Blijkens een kerkvisitatie van 8 september 1571 had de heer van Brakel het collatierecht van de parochiekerk, (dat is het recht om een predikant aan te stellen) als ook van het aanstellen van vijf beneficiën of vicarien (uit gunst verleend ambt van notabel). Deze waren verbonden aan drie altaren: van de Heilige Maria, van de Heilige Jacobus en van de Heilige Antonius. De Hervorming drong hier reeds spoedig door. De eerste predikant was Henricus Spudaeus in 1587. Sindsdien is het kerkgebouw in handen de Hervormden gebleven.
Het tufstenen gedeelte in de noordmuur van het schip is blijkbaar een overblijfsel van een Romaans kerkje uit de elfde of twaalfde eeuw.
Dit werd waarschijnlijk in de tweede helft van de dertiende of in het begin van de veertiende eeuw vergroot. Het steenformaat van 29 x 14.5 x 6 – 7 wijst hierop.
Tenslotte werd het in de loop van de vijftiende eeuw verbouwd tot een drie-beukige pseudo-basiliek. Jaartallen boven de orgeltribune geschilderd, wijzen op verbouwingen of herstellingen in 1645, 1749, 1825 en 1851.
Een sepiatekening uit 1735, die de kerk vanuit het noord-oosten weergeeft (afbeelding 5), vertoont de tegenwoordige oostelijke ingang nog niet en geeft de toren met een lage pyramide-vormige spits weer.

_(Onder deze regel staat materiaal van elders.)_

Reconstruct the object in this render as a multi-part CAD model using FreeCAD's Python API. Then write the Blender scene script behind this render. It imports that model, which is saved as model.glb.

Al deze wijzigingen dateren dus van na 1735. De overwelving met de trekbalken, zal, afgaande op vormen en detaillering in het jaar 1851 zijn aangebracht. Een schilderij van het inwendige van de kerk dat in 1847 vervaardigd werd door H.A.F.A. Gobius, geboren in 1815, is thans in onbekend bezit. Van dit schilderij maakte Victor de Steurs een tekening in oostindische inkt, welke zich bevindt in het archief van het Rijksbureau voor de Monumentenzorg. Deze tekening vertoont nog het vroegere houten tongewelf over de middenbeuk en over de zijbeuken een ziende bekapping (lessenaarsdak).